Think the X
Before designing a thing, understand what kind of thing it is — the boundary it lives on, the future it opens, the system it belongs to. The method underneath every other doctrine here.
Before Arc designs a thing, it asks what kind of thing it is. Most work begins a level too low — at "what should we build?" Arc begins a level up: what is this, really; where does it sit; what does it open. That question, asked before the building, is the method Arc calls Think the X.
Think the X — before designing a thing, understand what kind of thing it is, the boundary it lives on, the future it opens, and the system it belongs to.
Three altitudes
First-order thinking does the thing: a retrieval tool, an evaluation harness, a parking app. Useful, and where most work stops.
Second-order thinking reads the form beneath the thing. Seen plainly, Hunter-RAG is a Substrate, not just a retrieval tool; Cawsal is a Local-first / Trust-bound System; an annotation tool can be a Marketplace. The artifact is the same; the truer name changes what you build and how long you hold it. (This is exactly what the Arc Categories are — the answer to "what X is this?")
Meta-level thinking turns the same question on the institution. Then the projects are not a backlog but a portfolio of deep technical options; the categories are not labels but a structure; recognition, not recruitment, is how people are read. Arc itself is Think the X applied to a body of work — the answer to "what kind of organisation does this actually constitute?"
The work is ontology
The point is not to tag things; it is to build conceptual order under complexity. Most of the categories people reach for are confusions of level — a feature mistaken for a system, a delivery model (SaaS, an API) for an essence, a domain for a foundational technology. Think the X is the discipline of holding those levels apart.

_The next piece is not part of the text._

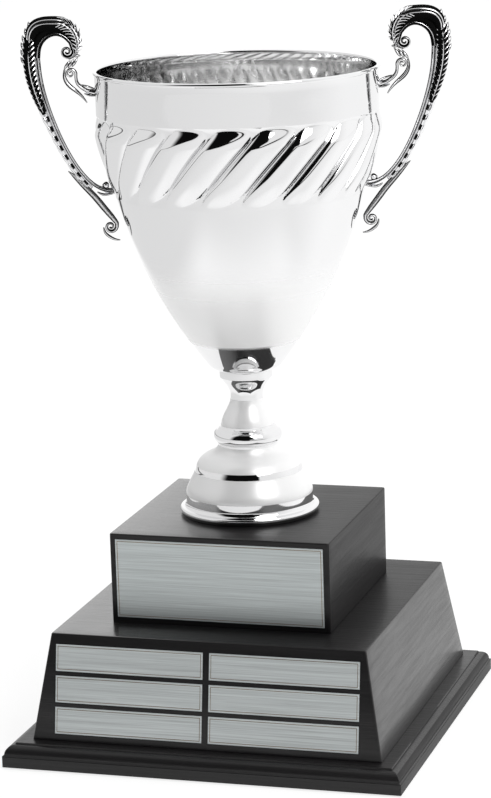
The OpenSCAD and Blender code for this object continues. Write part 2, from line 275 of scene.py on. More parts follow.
WOOD = [black_wood("black_wood_x", 0), black_wood("black_wood_y", 1, (0.8, 0.3))]
WOOD_BLOCK = [
    black_wood("black_wood_block_x", 0, (0.35, 0.1)),
    black_wood("black_wood_block_y", 1, (0.16, 0.05), shine=0.08),
]
WOOD_TOP = black_wood("black_wood_top", 0, (1.0, 0.85), 0.07, 2.4)
SILVER = silver("silver_plate")
SILVER_BOWL = silver_bowl("silver_bowl")
SILVER_INSIDE = silver("silver_inside", (0.04, 0.12), (0.82, 0.82, 0.82))
SILVER_SATIN = silver("silver_satin", (0.26, 0.34), (0.93, 0.93, 0.93), 0.22)
CAST = cast_silver("cast_silver")
PLATE = brushed_metal("brushed_plate", (0.56, 0.60, 0.60), 0, (0.38, 0.5), 0.75)
SMALL_PLATE = brushed_metal("brushed_small_plate", (0.66, 0.70, 0.70), 0, (0.38, 0.5), 0.75)
GOLD_LINE = brushed_metal("plate_line", (0.20, 0.13, 0.07), 0, (0.3, 0.4))
PAD = moulded_black("pad_plastic", (0.010, 0.010, 0.010), 0.18)
ZINC = brushed_metal("zinc_plate", (0.58, 0.59, 0.62), 2, (0.25, 0.4))
RUBBER = moulded_black("gasket_rubber", (0.02, 0.02, 0.02), 0.6)
FELT = felt("felt")
PINE = bare_wood("bare_wood")


# ---------------------------------------------------------------- mesh helpers, in millimetres
def bezier(points, count):
    """count + 1 points along a cubic Bezier curve."""
    c = np.array(points, float)
    t = np.linspace(0, 1, count + 1)[:, None]
    return (1 - t) ** 3 * c[0] + 3 * (1 - t) ** 2 * t * c[1] + 3 * (1 - t) * t ** 2 * c[2] + t ** 3 * c[3]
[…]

It is also why the rest of Arc's doctrine exists at all: the R&D Funnel asks what stage a thing is at, the categories ask what form it takes, options ask what it is worth holding for — each is Think the X applied to one axis.
Abstract a layer, ship a thing
Ontology-building has a failure mode: endless classification, endless naming, a system that never ships. Meta-level thinking earns its keep only when it returns, on a rhythm, to first-order execution.
Abstract a layer, ship a thing. Define a category, advance a flagship.
Arc can afford to think this way because it also builds — codebases, prototypes, papers, patents. The thinking is not a substitute for the work; it is what aims it.
Before designing the X
MIT's Designing the X frames design as synthesis under supercomplexity — the leap from parts to a whole, from present conditions to future potential. Think the X is the step before it: ontology before synthesis. Understand what a thing is, the boundary it lives on, and the future it opens — and only then design it.
It is the quiet move under everything else here, and it does not stop at systems. The same second-order gaze that refuses to read a project as merely its surface refuses to read a person as merely a résumé — which is why Arc recognises people through real work. See a thing clearly enough, and you stop seeing a product, and start seeing a position at the frontier.